It’s never easy to know when the time has come to move an elderly relative into a residential care home. An ageing population means that more of us than ever are juggling a busy family life with looking after elderly parents, and there are more care homes than ever offering to look after our loved ones. So, what should you be looking for when on a visit to a care home?
Types of Care
The types of accommodation you look at will depend on the needs of the individual person. Someone who is a little frail and would benefit from having someone on-call to help if needed could be suited to a sheltered housing set-up. Someone with more complex nursing needs or who isn’t able to feed or dress themselves might be better in a nursing home with trained staff on duty around the clock. Be honest with yourself and with your relative about their abilities, and take medical advice if required about the possible progression of any illness. Moving home later in life can be a huge upheaval, so it’s important to get it right and not have to consider another move six months down the line when circumstances have changed.
Visiting Care Homes
Once you’ve shortlisted a few different care homes which you feel meet the needs of your relative, arrange to go for a visit, taking your relative with you. Don’t be afraid to ask a lot of questions as you look around the facilities. When are relatives allowed to visit? Are residents allowed to keep pets? What’s the staff to patient ratio? Are all staff experienced in geriatric care and fully DBS checked? Any good care home will be more than happy to answer all your questions, show you a copy of any contract you’ll be asked to sign, and explain terms and conditions.

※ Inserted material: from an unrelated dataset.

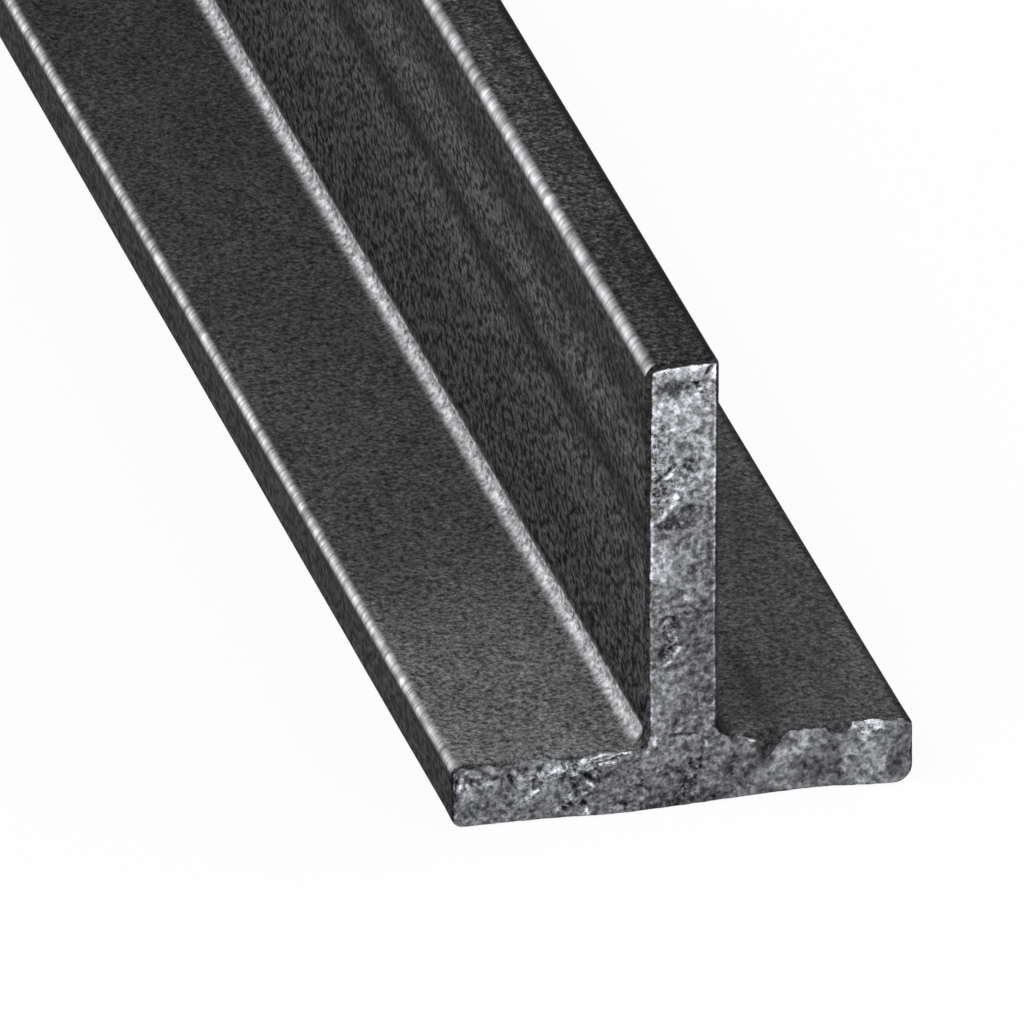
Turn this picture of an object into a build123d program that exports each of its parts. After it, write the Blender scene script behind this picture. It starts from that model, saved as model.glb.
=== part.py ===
from build123d import *

import os

# Steel tee section: one bar of hot rolled stock, cropped to length in a shear.
# It lies on its flange, and the web stands up from the middle of it.
# X runs across the flange, Y along the bar and Z up the web, in millimetres.
# The origin is on the underside of the flange, in the middle of its width and of the bar's length.

# The rolled section.
flange_width = 20.0
section_height = 20.7
flange_thickness = 2.95
web_thickness = 3.2

# The roundings that the rolls leave, with a small fillet where web and flange meet.
# The toes on the left are rounder than those on the right, and the right heel is the rounder heel.
root_radius = 0.75
left_web_toe_radius = 0.64
right_web_toe_radius = 0.40
left_flange_toe_radius = 0.51
right_flange_toe_radius = 0.30
left_heel_radius = 0.60
right_heel_radius = 0.80

# The bar, as it is sold by the metre.
bar_length = 1000.0

# The cropped ends. The blade draws the rolled skin over the edge and leaves a face that waves.
# Each depth is how far the near end's face lies inside the full length, at even steps from left to right.
crop_edge_radius = 0.20
crop_depths = (0.27, 0.34, 0.29, 0.05, 0.15, 0.36, 0.43, 0.07, 0.18)
blade_overrun = 2.0

os.makedirs("parts", exist_ok=True)

# The metal that the shear takes off the near end. Seen from above, the cut waves across the width.
blade_width = flange_width + 2 * blade_overrun
blade_step = blade_width / (len(crop_depths) - 1)
blade_points = [
    (index * blade_step - blade_width / 2, depth - bar_length / 2)
    for index, depth in enumerate(crop_depths)
]
offcut_end = -bar_length / 2 - 2 * blade_overrun
with BuildPart() as offcut:
    with BuildSketch(Plane.XY):
        with BuildLine():
            blade = Spline(blade_points)
            Polyline(
                blade @ 0,
                (-blade_width / 2, offcut_end),
                (blade_width / 2, offcut_end),
                blade @ 1,
            )
        make_face()
    extrude(amount=section_height + blade_overrun)

# The bar. Its profile is drawn in the upright plane that faces along it, and runs out past both ends.
# The same blade then crops both ends, half a turn apart, and the skin is drawn over each cut's edge.
with BuildPart() as bar:
    with BuildSketch(Plane.XZ) as section:
        Rectangle(flange_width, flange_thickness, align=(Align.CENTER, Align.MIN))
        Rectangle(web_thickness, section_height, align=(Align.CENTER, Align.MIN))
        shelf = section.vertices().group_by(Axis.Y)[1].sort_by(Axis.X)
        fillet(shelf[1:3], root_radius)
        fillet(section.vertices().group_by(Axis.X)[0].sort_by(Axis.Y)[-1], left_flange_toe_radius)
        fillet(section.vertices().group_by(Axis.X)[0].sort_by(Axis.Y)[0], left_heel_radius)
        fillet(section.vertices().group_by(Axis.X)[-1].sort_by(Axis.Y)[-1], right_flange_toe_radius)
        fillet(section.vertices().group_by(Axis.X)[-1].sort_by(Axis.Y)[0], right_heel_radius)
        fillet(section.vertices().group_by(Axis.Y)[-1].sort_by(Axis.X)[0], left_web_toe_radius)
        fillet(section.vertices().group_by(Axis.Y)[-1].sort_by(Axis.X)[-1], right_web_toe_radius)
    extrude(amount=bar_length / 2 + blade_overrun, both=True)
    with PolarLocations(0, 2):
        add(offcut.part, mode=Mode.SUBTRACT)
    cropped_faces = bar.faces().sort_by(Axis.Y)
    fillet(cropped_faces[0].edges() + cropped_faces[-1].edges(), crop_edge_radius)

bar.part.label = "tee_section"
export_step(bar.part, "parts/tee_section.step")
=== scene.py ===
# %% [markdown]
# # A steel tee section, cropped from hot rolled stock
#
# The object is one bar: a flange that lies flat and a web that stands up from the middle of it, rolled
# together from one hot billet. A shear has cropped it to a metre. What makes it look real is small: tight
# rounded corners that catch a line of light, dark mill scale with a fine grain, and a cut end where the
# torn steel is bright, lumpy and pitted.
#
# We first load the measured bar. It gives the place and the size, which the visible model keeps.

# %% Load the measured bar
import math

import bmesh
import bpy
import numpy as np
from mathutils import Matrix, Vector, noise


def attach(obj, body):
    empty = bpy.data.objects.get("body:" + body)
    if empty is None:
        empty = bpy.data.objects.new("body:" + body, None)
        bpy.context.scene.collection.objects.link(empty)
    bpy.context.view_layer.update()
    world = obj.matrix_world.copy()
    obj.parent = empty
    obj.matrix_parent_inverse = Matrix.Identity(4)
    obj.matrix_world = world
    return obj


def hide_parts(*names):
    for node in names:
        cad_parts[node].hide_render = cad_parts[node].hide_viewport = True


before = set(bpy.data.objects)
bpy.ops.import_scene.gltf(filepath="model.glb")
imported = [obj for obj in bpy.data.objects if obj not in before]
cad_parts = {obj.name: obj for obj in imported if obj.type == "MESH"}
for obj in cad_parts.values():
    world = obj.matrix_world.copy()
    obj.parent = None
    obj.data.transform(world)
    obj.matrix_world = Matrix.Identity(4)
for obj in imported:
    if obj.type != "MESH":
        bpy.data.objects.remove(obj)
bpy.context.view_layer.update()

# %% [markdown]
# ## Sizes
#
# The section is written in millimetres, as a roller's drawing would be. Blender's tools merge and clamp
# by small distances, and a bar with corners of half a millimetre is safer to model at one unit to the
# millimetre. It is brought down to metres once it is whole.

# %% Sizes of the bar, in millimetres
flange_width = 20.0
flange_thickness = 2.95
section_height = 20.7
web_thickness = 3.2
bar_length = 1000.0

root_radius = 0.75
left_web_toe_radius = 0.64
right_web_toe_radius = 0.40
left_flange_toe_radius = 0.51
right_flange_toe_radius = 0.30
left_heel_radius = 0.60
right_heel_radius = 0.80
crop_edge_radius = 0.20
crop_depths = (0.27, 0.34, 0.29, 0.05, 0.15, 0.36, 0.43, 0.07, 0.18)
blade_overrun = 2.0

half_flange = flange_width / 2
half_web = web_thickness / 2
half_length = bar_length / 2
print("section", flange_width, "x", section_height, "mm, bar", bar_length, "mm")

# %% [markdown]
# ## Choosing faces and edges
#
# By hand we would click on a corner or box-select a row. In a script we choose by place: everything is
# deselected first, and then whatever passes a test is selected. Bisecting with a plane stands in for the
# loop cut, which needs a window.

# %% Tools for the workbench
def choose(kind, test):
    """Selects only the faces or edges of the mesh in hand that pass the test."""
    bpy.ops.mesh.select_all(action="DESELECT")
    bpy.ops.mesh.select_mode(type="FACE" if kind == "faces" else "EDGE")
    in_hand = bmesh.from_edit_mesh(bpy.context.object.data)
    chosen = [item for item in getattr(in_hand, kind) if test(item)]
    for item in chosen:
        item.select_set(True)
    bmesh.update_edit_mesh(bpy.context.object.data)
    return len(chosen)


def middle(edge):
    """The point half way along an edge."""
    return (edge.verts[0].co + edge.verts[1].co) / 2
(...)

Although they’re never a substitute for getting into a home and looking around, all care homes in the UK are registered and inspected regularly. In England and Wales this is done by the Care Quality Commission, in Scotland by the Care Inspectorate, and in Wales by the Care and Social Services Inspectorate. Each of these bodies has a website where you can search by home and read inspection reports. This gives a clue to what’s going on behind the scenes and could flag up issues such as under-staffing, or reliance on agency staff. Care homes are graded in the same way as other establishments. Remember though that the situation can change very quickly either for better or worse - a glowing report issued a year ago may no longer be a true reflection of the situation.
Paying The Fees
Care Homes are expensive. Sheltered housing is cheaper than residential care, but a nursing home place can easily cost £40,000 per year. Get advice on Benefits, savings and ways of funding your relative’s care, bearing in mind they could be in the home you’ve chosen for many years.